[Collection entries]
-- BEGIN --

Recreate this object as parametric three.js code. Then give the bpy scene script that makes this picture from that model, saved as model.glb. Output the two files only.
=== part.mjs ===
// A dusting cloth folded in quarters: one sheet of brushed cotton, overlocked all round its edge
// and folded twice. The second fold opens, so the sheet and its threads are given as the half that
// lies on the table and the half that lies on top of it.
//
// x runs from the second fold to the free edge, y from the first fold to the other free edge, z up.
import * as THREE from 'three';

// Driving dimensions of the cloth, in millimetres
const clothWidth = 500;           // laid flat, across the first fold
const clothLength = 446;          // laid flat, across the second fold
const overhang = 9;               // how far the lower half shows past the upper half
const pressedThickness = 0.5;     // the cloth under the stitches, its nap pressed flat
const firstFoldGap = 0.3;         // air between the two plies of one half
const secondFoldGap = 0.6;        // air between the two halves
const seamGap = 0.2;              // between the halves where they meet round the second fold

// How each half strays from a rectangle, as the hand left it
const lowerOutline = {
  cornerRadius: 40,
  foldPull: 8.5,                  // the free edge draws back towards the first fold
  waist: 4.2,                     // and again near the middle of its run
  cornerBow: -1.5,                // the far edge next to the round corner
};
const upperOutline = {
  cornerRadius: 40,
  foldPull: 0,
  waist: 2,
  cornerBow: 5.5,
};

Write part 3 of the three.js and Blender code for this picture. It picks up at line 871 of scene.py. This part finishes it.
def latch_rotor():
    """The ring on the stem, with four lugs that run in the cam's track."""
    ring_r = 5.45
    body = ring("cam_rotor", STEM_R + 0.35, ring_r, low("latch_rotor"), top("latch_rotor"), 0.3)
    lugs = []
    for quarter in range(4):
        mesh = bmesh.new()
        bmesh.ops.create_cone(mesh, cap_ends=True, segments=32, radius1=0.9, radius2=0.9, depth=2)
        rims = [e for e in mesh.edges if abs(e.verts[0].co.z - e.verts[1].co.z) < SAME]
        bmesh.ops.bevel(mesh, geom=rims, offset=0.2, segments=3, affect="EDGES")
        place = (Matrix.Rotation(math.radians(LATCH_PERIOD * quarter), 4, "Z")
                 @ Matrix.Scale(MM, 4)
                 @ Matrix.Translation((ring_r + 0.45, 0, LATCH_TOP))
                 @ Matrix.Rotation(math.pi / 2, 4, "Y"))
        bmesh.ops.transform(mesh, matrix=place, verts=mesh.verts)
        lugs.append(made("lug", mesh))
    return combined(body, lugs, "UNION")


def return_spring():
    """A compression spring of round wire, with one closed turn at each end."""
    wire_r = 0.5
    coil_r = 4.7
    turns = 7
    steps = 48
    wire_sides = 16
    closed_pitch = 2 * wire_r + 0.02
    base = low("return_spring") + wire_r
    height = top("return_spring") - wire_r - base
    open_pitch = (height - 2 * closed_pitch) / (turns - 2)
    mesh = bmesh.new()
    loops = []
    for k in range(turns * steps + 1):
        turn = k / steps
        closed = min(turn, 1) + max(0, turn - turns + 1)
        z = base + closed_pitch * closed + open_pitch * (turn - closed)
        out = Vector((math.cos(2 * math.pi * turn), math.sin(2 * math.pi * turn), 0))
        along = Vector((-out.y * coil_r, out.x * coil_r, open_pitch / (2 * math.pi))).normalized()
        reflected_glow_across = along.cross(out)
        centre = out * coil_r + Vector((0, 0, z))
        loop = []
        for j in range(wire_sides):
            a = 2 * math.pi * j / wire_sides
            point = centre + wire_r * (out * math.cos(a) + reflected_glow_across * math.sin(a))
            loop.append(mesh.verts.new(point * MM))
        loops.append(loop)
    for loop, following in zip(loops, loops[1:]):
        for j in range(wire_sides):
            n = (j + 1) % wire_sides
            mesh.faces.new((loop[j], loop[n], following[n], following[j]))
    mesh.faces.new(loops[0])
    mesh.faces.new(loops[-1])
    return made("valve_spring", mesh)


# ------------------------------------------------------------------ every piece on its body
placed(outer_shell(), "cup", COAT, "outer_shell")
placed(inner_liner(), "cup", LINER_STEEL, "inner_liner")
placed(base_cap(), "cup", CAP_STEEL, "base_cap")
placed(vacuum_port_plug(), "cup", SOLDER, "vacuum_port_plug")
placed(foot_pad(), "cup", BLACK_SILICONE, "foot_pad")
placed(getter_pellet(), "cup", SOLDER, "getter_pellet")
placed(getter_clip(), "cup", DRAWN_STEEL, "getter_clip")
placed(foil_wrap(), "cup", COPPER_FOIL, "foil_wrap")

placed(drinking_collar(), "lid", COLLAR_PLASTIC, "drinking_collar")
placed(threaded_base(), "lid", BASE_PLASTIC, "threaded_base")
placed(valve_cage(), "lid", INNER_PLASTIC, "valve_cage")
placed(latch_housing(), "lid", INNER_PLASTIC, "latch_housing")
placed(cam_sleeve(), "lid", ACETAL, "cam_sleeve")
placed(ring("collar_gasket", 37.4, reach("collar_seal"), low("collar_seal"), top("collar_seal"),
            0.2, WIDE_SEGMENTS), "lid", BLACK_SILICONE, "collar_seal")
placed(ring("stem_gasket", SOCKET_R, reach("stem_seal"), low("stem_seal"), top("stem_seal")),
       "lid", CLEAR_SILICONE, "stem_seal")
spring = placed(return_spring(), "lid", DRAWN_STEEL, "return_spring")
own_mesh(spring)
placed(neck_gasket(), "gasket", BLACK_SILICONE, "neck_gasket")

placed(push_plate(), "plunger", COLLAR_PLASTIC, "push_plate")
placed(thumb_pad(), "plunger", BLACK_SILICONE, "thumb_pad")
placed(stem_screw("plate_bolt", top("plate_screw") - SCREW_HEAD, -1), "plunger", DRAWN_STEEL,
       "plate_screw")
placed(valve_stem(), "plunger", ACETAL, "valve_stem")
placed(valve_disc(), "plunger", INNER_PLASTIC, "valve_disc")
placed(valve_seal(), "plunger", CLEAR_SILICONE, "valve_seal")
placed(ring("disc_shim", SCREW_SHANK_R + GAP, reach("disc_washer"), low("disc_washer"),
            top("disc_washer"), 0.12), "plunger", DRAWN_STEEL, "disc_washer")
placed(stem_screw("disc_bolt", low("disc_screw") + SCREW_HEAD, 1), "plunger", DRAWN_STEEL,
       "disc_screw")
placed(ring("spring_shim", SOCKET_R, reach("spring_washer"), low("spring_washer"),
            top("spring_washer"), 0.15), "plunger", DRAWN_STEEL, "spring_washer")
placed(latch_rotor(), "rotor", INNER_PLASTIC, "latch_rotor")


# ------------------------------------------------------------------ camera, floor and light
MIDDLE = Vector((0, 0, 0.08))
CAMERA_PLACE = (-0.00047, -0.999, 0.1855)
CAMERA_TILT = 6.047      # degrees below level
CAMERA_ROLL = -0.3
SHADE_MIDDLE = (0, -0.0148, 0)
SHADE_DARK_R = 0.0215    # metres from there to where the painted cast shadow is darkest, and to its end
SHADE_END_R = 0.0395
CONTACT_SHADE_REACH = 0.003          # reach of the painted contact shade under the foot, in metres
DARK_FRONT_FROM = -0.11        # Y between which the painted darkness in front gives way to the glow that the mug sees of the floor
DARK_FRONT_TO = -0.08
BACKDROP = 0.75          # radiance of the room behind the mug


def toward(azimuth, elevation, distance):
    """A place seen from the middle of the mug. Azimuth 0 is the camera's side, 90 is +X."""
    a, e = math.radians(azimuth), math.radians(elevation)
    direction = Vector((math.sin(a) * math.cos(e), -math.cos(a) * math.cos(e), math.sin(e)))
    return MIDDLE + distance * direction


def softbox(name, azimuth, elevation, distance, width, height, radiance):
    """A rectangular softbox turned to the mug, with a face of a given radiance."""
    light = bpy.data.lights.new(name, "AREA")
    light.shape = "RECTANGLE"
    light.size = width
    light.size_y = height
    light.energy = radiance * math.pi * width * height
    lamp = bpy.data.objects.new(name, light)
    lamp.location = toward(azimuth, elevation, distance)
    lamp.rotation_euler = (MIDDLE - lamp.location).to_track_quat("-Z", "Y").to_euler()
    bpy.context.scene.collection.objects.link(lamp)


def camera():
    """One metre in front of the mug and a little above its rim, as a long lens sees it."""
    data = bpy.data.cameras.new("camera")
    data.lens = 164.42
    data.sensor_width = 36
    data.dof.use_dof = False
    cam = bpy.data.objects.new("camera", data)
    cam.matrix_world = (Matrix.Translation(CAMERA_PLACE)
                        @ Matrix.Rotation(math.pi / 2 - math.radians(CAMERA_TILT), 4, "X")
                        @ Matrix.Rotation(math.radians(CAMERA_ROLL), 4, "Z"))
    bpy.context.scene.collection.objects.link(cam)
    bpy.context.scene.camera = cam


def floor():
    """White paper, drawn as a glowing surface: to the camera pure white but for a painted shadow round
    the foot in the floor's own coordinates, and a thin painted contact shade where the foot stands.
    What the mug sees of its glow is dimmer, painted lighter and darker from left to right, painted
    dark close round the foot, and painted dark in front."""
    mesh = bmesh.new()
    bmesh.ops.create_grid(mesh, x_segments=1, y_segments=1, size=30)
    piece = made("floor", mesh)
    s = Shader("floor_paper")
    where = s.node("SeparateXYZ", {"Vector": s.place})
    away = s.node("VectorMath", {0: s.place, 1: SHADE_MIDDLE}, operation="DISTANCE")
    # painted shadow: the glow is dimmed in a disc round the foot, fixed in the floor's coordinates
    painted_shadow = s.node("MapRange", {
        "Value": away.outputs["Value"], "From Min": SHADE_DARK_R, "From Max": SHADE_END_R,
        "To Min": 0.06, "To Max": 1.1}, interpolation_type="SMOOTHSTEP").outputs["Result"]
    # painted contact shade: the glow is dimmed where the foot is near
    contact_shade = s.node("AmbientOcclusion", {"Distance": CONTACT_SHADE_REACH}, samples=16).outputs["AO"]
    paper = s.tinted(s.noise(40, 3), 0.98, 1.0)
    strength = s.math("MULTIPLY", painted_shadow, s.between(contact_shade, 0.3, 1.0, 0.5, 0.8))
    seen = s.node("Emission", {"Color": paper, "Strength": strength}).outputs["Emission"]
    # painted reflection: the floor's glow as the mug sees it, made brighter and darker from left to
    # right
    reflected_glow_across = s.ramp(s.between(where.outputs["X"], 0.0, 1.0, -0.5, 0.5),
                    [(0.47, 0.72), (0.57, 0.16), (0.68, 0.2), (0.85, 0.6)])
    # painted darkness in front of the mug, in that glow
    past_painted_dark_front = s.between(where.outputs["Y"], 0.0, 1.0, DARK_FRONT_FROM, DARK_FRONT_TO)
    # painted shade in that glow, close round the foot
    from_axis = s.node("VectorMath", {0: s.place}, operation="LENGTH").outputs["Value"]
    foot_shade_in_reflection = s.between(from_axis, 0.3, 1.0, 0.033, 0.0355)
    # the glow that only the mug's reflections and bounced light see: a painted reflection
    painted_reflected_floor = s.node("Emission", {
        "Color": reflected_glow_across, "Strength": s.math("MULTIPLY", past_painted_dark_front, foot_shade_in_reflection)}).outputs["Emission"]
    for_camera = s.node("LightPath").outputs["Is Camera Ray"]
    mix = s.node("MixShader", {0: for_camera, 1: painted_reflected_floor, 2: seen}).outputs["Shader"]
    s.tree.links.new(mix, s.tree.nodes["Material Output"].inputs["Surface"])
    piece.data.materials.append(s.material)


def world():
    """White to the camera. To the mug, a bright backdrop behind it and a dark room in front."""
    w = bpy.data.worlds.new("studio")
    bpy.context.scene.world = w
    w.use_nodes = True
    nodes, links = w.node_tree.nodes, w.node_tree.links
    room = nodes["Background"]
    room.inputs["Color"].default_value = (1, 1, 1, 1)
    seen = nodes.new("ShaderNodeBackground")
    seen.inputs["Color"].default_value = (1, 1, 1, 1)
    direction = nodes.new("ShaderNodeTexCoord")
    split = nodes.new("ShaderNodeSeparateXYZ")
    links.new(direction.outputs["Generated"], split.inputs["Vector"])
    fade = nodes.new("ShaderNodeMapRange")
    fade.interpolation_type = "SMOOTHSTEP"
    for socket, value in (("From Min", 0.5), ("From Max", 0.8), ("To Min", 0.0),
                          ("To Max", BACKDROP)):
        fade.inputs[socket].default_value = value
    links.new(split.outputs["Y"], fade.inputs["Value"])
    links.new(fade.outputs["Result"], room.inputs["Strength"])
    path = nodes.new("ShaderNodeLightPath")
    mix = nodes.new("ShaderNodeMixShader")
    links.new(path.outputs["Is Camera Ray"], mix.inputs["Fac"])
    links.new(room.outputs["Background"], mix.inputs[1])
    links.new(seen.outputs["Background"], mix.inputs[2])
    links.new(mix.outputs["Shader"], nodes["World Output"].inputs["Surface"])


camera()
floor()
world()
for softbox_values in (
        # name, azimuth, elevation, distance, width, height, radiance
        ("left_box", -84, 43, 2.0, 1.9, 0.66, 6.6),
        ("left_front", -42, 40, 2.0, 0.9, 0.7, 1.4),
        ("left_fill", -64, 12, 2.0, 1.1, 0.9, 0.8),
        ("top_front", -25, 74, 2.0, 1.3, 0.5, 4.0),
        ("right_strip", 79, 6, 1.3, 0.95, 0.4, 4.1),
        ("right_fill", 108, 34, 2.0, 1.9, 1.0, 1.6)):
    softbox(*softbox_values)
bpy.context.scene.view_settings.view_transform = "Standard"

-- END --

### Problem
Look above and return each line of the records exactly, from the very first through the line with "import * as THREE from 'three';", both included.

### Result for this exercise
Recreate this object as parametric three.js code. Then give the bpy scene script that makes this picture from that model, saved as model.glb. Output the two files only.
=== part.mjs ===
// A dusting cloth folded in quarters: one sheet of brushed cotton, overlocked all round its edge
// and folded twice. The second fold opens, so the sheet and its threads are given as the half that
// lies on the table and the half that lies on top of it.
//
// x runs from the second fold to the free edge, y from the first fold to the other free edge, z up.
import * as THREE from 'three';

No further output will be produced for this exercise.